The song received a generally positive reception from music critics. Commercially, the song became another hit for Tisdale in Germany, where her previous single, "He Said She Said" had entered the top 20. The song also became her second top 40 hit in Austria, and had success in Sweden as well. Tisdale performed the song on the set of Good Morning America, after performing her previous singles "Be Good to Me" and "He Said She Said". The performance was not broadcast, however, and was only available for the studio audience. Tisdale also performed the song on Live With Regis and Kelly, with part of the performance being broadcast. The song was also performed on Tisdale's "Headstrong Tour Across America".

==Background and composition==

"Not Like That" features several different writers, including David Jassy, Joacim Person, Nicolas Molinder and Tisdale herself. Twin also serves as the producers of the song, while Victoria Sandstrom provides backing vocals. The song was recorded in 2006, along with the majority of Tisdale's debut album. During an interview with MTV in March 2007, Tisdale confirmed the song would be the album's third single. The album was released as a physical CD in Europe on January 25, 2008, slightly over a year after Tisdale's previous single, "He Said She Said" was released. The physical copy of the single came in two version. The maxi CD single featured the album version of the song, along with the Jack D. Elliot remixes of both "He Said She Said" and "Be Good to Me". The music video for "Not Like That" is also included. The second CD single features the album version of "Not Like That", and the Jack D. Elliot remix of "Be Good to Me".

Tisdale said that the song is about "how people often see the glamorous side of this career [...] It's really saying it's not like that and I'm just the girl next door.

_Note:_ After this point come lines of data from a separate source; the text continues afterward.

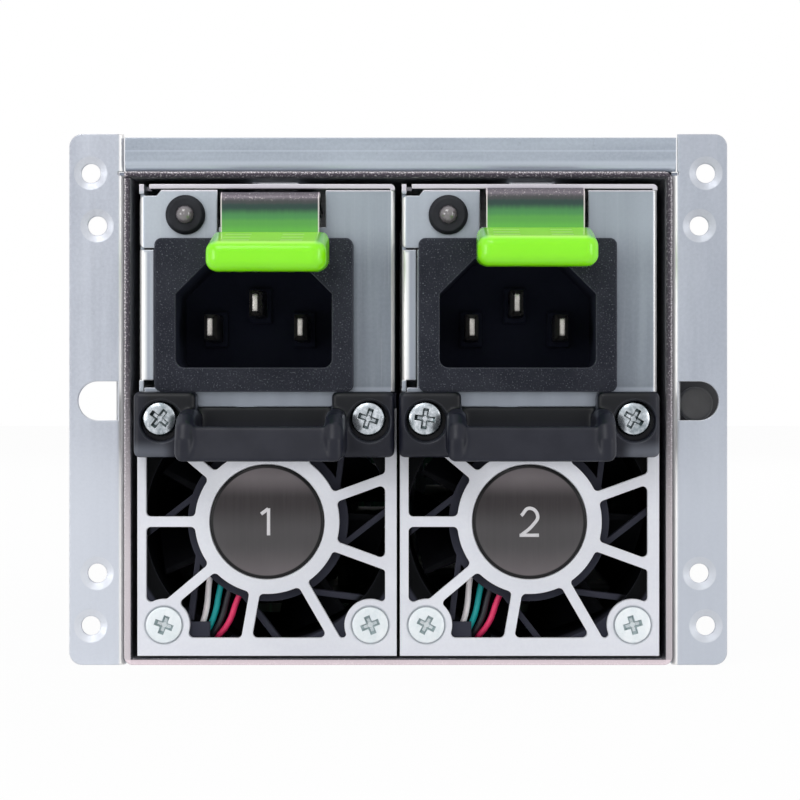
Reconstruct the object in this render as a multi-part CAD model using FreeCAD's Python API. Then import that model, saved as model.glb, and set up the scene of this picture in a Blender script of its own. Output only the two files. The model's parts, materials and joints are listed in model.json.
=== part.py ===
import FreeCAD, Part
import math
import os

# Redundant server power supply: a sheet-metal cage with two hot-swap modules side by side.
# Millimetres. X runs to the right and Z up, as seen by someone who pulls a module out.
# Y runs into the chassis, and y = 0 is the front face of the mounting flanges.
# The origin is the centre of the outer flange holes.

# ------------------------------------------------------------------ cage
SHEET = 1.0
CAGE_HALF_W = 42.5
CAGE_BOTTOM = -41.15
CAGE_TOP = 35.35
CAGE_DEPTH = 225.0
CAGE_BEND = 1.3
INNER_HALF_W = CAGE_HALF_W - SHEET
INNER_FLOOR = CAGE_BOTTOM + SHEET
INNER_ROOF = CAGE_TOP - SHEET

# ------------------------------------------------------------------ rear panel
OUTLET_HALF = (15.0, 8.5)
OUTLET_Z = -25.0
REAR_FLANGE = 12.0
PANEL_SCREW_Z = (-28.0, 24.0)
PANEL_SCREW_R = 1.25

# ------------------------------------------------------------------ flanges
FLANGE_HALF_W = 51.0
FLANGE_HALF_H = 41.15
FLANGE_CORNER = 2.0
TOP_FLANGE_TOP = 40.6
TOP_FLANGE_LEFT = -42.5
TOP_FLANGE_RIGHT = 43.2
SEAM = 0.12
BRACKET_DEPTH = 70.0
OUTER_HOLES = (47.7, 35.1)
INNER_HOLES = (46.7, 26.95)
FLANGE_HOLE_R = 1.5
DIMPLE_R = 2.6
DIMPLE_DEPTH = 0.4
D_HOLE_IN = 43.5
D_HOLE_OUT = 49.7
D_HOLE_HALF_H = 3.02
D_HOLE_Z = -0.2

# ------------------------------------------------------------------ module case
SIDES = {"left": -1, "right": 1}
BAY_X = 20.35
WALL = 0.7
CASE_HALF_W = 19.8
CASE_BOTTOM = -39.75
CASE_TOP = 33.4
CASE_DEPTH = 185.0
FLOOR_TOP = CASE_BOTTOM + WALL
ROOF_UNDER = CASE_TOP - WALL
WALL_IN = CASE_HALF_W - WALL
GAP = 0.25
CASE_BEND = 0.9
ROOF_BEND = 0.65
PLATE_LOW = -1.15
PLATE_LEFT = -17.4
PLATE_STEP = -7.45
STEP_Z = 23.2
FOOT_LEFT = -19.0
FOOT_TOP = 1.85
TIP_DEPTH = 4.8
TIP_NOTCH_RIGHT = -18.25
CASE_SCREW_X = -15.6
CASE_SCREW_Y = (62.0, 158.0)
CASE_SCREW_R = 1.2
CASE_HEAD_R = 2.3
LOW_HEAD_H = 0.45
TAB_UNDER = 30.4
VENT = 5.8
VENT_PITCH_X = 7.2
VENT_PITCH_Z = 10.4
VENT_LOW = -26.0

# ------------------------------------------------------------------ fan
FAN_Z = -18.95
FAN_HALF = 20.0
FAN_FRONT = 1.2
FAN_DEPTH = 28.0
FAN_BACK = FAN_FRONT + FAN_DEPTH
FAN_BORE_R = 19.0
FAN_HOLE = 16.0
HUB_R = 12.5
HUB_FRONT = 2.4
HUB_BACK = 4.8
STRUTS = 8
STRUT_START = 25.5
STRUT_SWEEP = 26.0
STRUT_ROOT = 1.6
STRUT_END = 1.1
LEAD_WALL = -11.95
LEAD_FLOOR = -38.2
LEAD_R = 0.47
LEAD_Y = 3.6
LEAD_BEND = 2.6
LEAD_EXITS = [(-9.3, -28.1), (-7.6, -29.3), (-6.35, -30.35), (-5.0, -31.4)]
SHAFT_R = 1.5
BEARING_R = 3.4
BEARING_BACK = 20.0
RUNNING_GAP = 0.05
BLADES = 7
BLADE_TIP_R = 18.4
SCREW_TOP_Z = FAN_Z + FAN_HOLE
SCREW_LOW_Z = FAN_Z - FAN_HOLE
SCREW_HOLE_R = 1.6
SHANK_R = 1.5
SHANK_END = 10.0

# ------------------------------------------------------------------ fan guard
GUARD_HALF_W = 20.1
GUARD_TOP = -1.4
WINDOW_LEFT = -18.75
WINDOW_RIGHT = 18.3
WINDOW_TOP = -5.2
WINDOW_BOTTOM = -36.97
RING_R = 11.2
PANE_CORNER = 0.75
TIGHT_CORNER = 0.55
BADGE_R = 8.85
SPOKES = 9
SPOKE_W = 1.6
SPOKE_START = 20.0
LOBE_R = 4.0
FLAT_SCREW_R = 2.9
BADGE_SEAT = 0.5
BADGE_PROUD = 0.2

# ------------------------------------------------------------------ inlet
INLET_X = -1.9
INLET_Z = 13.05
INLET_FLANGE = (30.6, 23.7)
INLET_CORNER = 1.1
INLET_BODY = (27.0, 19.8)
INLET_FRONT = -2.5
INLET_BACK = 18.0
CAVITY_HALF_W = 12.05
CAVITY_BOTTOM = 4.9
CAVITY_TOP = 21.7
CAVITY_CHAMFER = 5.4
CAVITY_FLOOR = 14.5
PIN_TIP = 0.3
PIN_TAPER = 1.6
PIN_TIP_HALF = (0.38, 1.33)
PIN_HALF = (1.0, 2.0)
PIN_END = 22.0
PINS = [(-7.0, -1.8), (7.0, -1.8), (0.0, 2.0)]

# ------------------------------------------------------------------ status light
LED_X = -12.6
LED_Z = 28.6
LED_R = 1.4
LED_HOLDER_R = 3.05
LED_NECK_R = 2.6
LIGHT_PLATE_LOW = 23.5
LIGHT_PLATE_STEP = 31.6
LIGHT_PLATE_TOP = 32.5

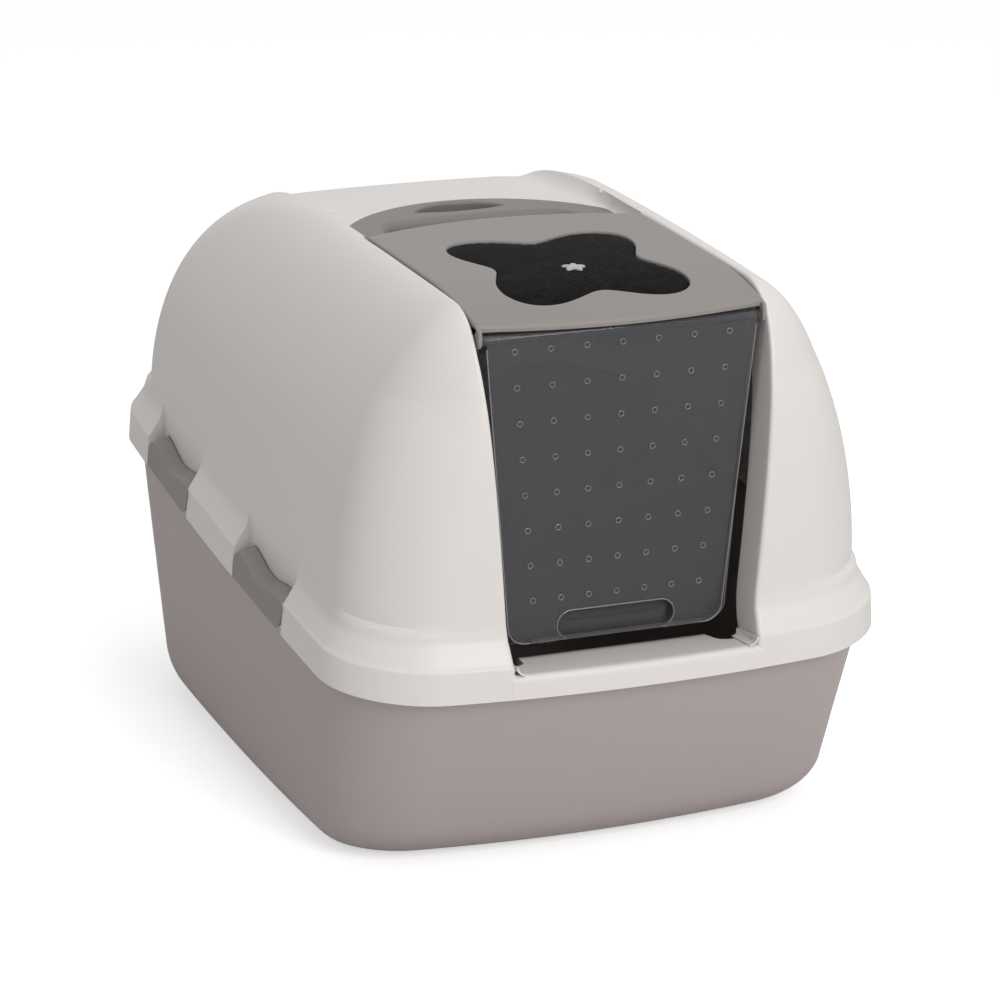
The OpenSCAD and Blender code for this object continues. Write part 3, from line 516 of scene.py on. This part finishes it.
def atClip(points, y, right=1):
    # carries points from a clip's own frame to the box: turned by the slope of the bowed side at y,
    # moved out to the side, then tilted with the seam
    bow, halfL = box["sideBow"], box["halfL"]
    turn, tilt = math.atan(2 * bow * y / halfL ** 2), math.radians(box["tilt"])
    px = points[..., 0] * math.cos(turn) - points[..., 1] * math.sin(turn)
    px = px + box["halfW"] - bow * (y / halfL) ** 2
    py = points[..., 0] * math.sin(turn) + points[..., 1] * math.cos(turn) + y
    out = np.stack([right * px, py * math.cos(tilt) - points[..., 2] * math.sin(tilt),
                    py * math.sin(tilt) + points[..., 2] * math.cos(tilt) + box["seamZ"]], -1)
    return out if right == 1 else out[:, ::-1]


# two lugs under the rim carry each clip's pin
lugs = [atClip(blockGrid((-9.3, s * pan["lugGap"] - 3, 0.6), (-3.7, s * pan["lugGap"] + 3, 7.2)), y, right)
        for y in pan["clipYs"] for s in (-1, 1) for right in (1, -1)]
panMesh = toMesh("pan", [panHalf, mirrored(panHalf)] + lugs)
panBody = addPiece("pan_body", panMesh, "base", panTaupe, ["pan"])
print("pan made:", len(panBody.data.polygons), "faces")


# lid: half width, front and back arcs, droop towards the front, edge, and the pad's seat
lid = dict(half=97.6, backY=3, backR=237.3, frontY=-213, frontR=683.9, flatY=-110, droop=12, wall=2.5,
           rim=9, lip=3.5, edgeRound=1.6, padY=-119, padR=64.5, lobe=15, stretch=1.1, hingeY=-21, hingeZ=367)
padCentre = np.array([0, lid["padY"]])
axisY, axisZ = -206, 351.5  # the door's hinge line, in the lid's two ears


def lidTop(y):
    # height of the lid's top: level, then droop * (distance in front of flatY / 103)^2.6 lower
    return box["topZ"] - lid["droop"] * (np.maximum(lid["flatY"] - y, 0) / 103) ** 2.6


def clover(a, g):
    # outline of the pad, g further out: r = mean radius - lobe * cos(4a), stretched from front to back
    r = lid["padR"] - lid["lobe"] * np.cos(4 * a) + g
    return np.stack([r * np.cos(a), r * lid["stretch"] * np.sin(a) + lid["padY"]], -1)


def lidOutline(direction, t):
    # where rays from the pad's middle meet the lid's outline drawn in by t: two sides and two arcs
    dx, dy = direction[:, 0], direction[:, 1]
    side = (lid["half"] - t) / np.maximum(np.abs(dx), 1e-6)

    def circle(cy, r):
        # distance to a circle round (0, cy): the larger root of the ray's quadratic
        b = dy * (lid["padY"] - cy)
        return -b + np.sqrt(np.maximum(b * b + r * r - (lid["padY"] - cy) ** 2, 0))

    return np.minimum(side, np.minimum(circle(lid["backY"] - lid["backR"], lid["backR"] - t),
                                       circle(lid["frontY"] + lid["frontR"], lid["frontR"] - t)))


# even rays from the pad's middle, with three close together at each corner of the lid
corners = np.array([math.atan2(yc - lid["padY"], xc)
                    for xc in (lid["half"], -lid["half"]) for yc in (-17.8, -206.0)])
rays = np.concatenate([np.linspace(-np.pi, np.pi, 361)[:-1], corners - 0.006, corners, corners + 0.006])
rays = np.sort(rays)
rays = np.append(rays, rays[0] + 2 * np.pi)
seatEdge = clover(rays, 0.4)
toward = seatEdge - padCentre
toward /= np.linalg.norm(toward, axis=1)[:, None]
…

There's always somebody who either loves you or hates you, and you just have to have a thick skin". "Not Like That," which contains influences of Middle Eastern music, covers the topic of the "familiar misunderstood-celebrity," but was referred to as more "worked up" than "whiny." Containing rap interludes by Tisdale and clap along beats, according to Gary Graff of Billboard, the song is also liking to Gwen Stefani.

==Reception==
Jamie Ross of Arizona Daily Wildcat said "Tisdale hits the right note with the out-of-this-world song "Not Like That." The up-tempo number features clap-along beats, white girl rhymes and lyrics every girl who has ever been to a club can relate to. Commercially, the song became another hit for Tisdale in Germany, where her previous single, "He Said She Said" had entered the top 20. The song also became her second top 40 hit in Austria, and had success in Sweden as well.

==Music video==
The music video was leaked on October 2, 2007. It is the second part of the There's Something About Ashley DVD. The music video intro features Tisdale's sister Jennifer Tisdale. The video was directed by Scott Speer. The music video starts with Tisdale to read a magazine that a friend gives her. The magazine's cover story is about Tisdale. We see her in her room singing, at work—filming a commercial—and in a magazine. Josh Henderson, Scott Speer, and Jared Murillo, make cameos in the video.

==Track listings==
- Maxi CD single

1. "Not Like That" (Album Version) – 3:01
2. "He Said She Said" (Jack D. Elliot Remix) – 3:05
3. "Be Good to Me" (Jack D. Elliot Remix) – 6:17
4. "Not Like That" (Music Video) – 3:10

- 2-tracks CD single

5. "Not Like That" (Album Version) – 3:01
6. "Be Good to Me" (Jack D. Elliot Remix) – 6:17

==Charts==

| Chart (2008) | Peak position |
|---|---|
| Austria (Ö3 Austria Top 40) | 31 |
| Czech Republic (Rádio – Top 100) | 52 |
| Eurochart Hot 100 Singles | 68 |
| German Singles Chart | 20 |
| Swiss Music Charts | 27 |

==Release history==

Release dates and formats for "Not Like That"
| Region | Date | Format | Label | Ref. |
|---|---|---|---|---|
| Germany | January 25, 2008 | CD single | Warner Bros. |  |

==Credits and personnel==
- Lead vocals – Ashley Tisdale, David Jassy
- Producer – Twin
- Vocal producer – Twin
- Writer (s) – Ashley Tisdale, David Jassy, Nicolas Molinder, Pell Ankarberg, Joacim Person
- Mixer and additional programming – Alan Mason
- Background vocals – Victoria Sandstrom

==Covers and samples==
Indonesian singer Vicky Shu sampled the music of the song for her single "Mari Bercinta", translating to "Let's Have Sex". The song was featured on her album Drink Me, was released on October 11, 2010, and was recorded on August 6, 2010.